The recommendation is to shut down all Ceph/PetaSAN nodes together and restart together,  as if a power down outage occurred.  If possible "together" should mean relatively close from one another, like all be restarted within a 5 min period or less.

This array is secondary storage (backups of backups) and is the place where old hardware goes to die, so performance isn't a key requirement.

I read that bluestore allocates cache RAM in userspace and is configurable, instead of using the OS's caching of file systems. How is PetaSAN configuring this value, and does this make the amount of RAM in each node more critical? Is there now a hard requirement for a certain amount of RAM?

... also, shutting down together is relatively easy from remote. However re-powering them together is going to be tough - they are spread among two data centres in two adjoining buildings.

We are using default values for cache,  i was thinking of disk latency if you use old hardware with spinning hdds, in some cases  filestore could be faster specially if you use an SSD journal, it will double write but will smooth out latency, an external SSD in bluestore that stores the db/wal data will also reduce latency but by a lesser factor.

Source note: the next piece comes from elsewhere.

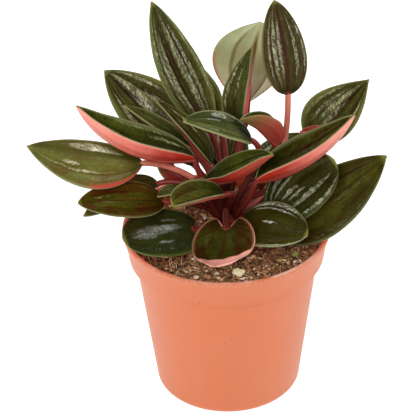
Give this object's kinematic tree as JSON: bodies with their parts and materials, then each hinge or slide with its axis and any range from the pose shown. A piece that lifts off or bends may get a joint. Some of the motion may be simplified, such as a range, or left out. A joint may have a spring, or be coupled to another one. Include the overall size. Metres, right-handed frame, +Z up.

I would not worry about the time to restart nodes, if there is a delay between them things will still work fine, it may just take longer for the cluster to report it is back to healthy, may take like 10 min or so. i would try to start the management nodes first ( or at least 2 of them ) before the other nodes.

 

Can I do this?

I have monitor nodes with storage. Can I shut down the entire cluster, then upgrade the monitor nodes. Can I then bring up the cluster with the OSD nodes still 1.4? Then take the OSD nodes down one at a time to re-install them? Otherwise it looks like I have to take down the entire cluster for an extended period to upgrade everything, only to bring the cluster back up and take each OSD down to re-install (to upgrade the storage engine).

Yes you can do this.

Side note : when you re-install an OSD node you are upgrading from Ceph Jewel to Luminous, following this you will need to convert the storage engine one OSD at a time as per the upgrade guide.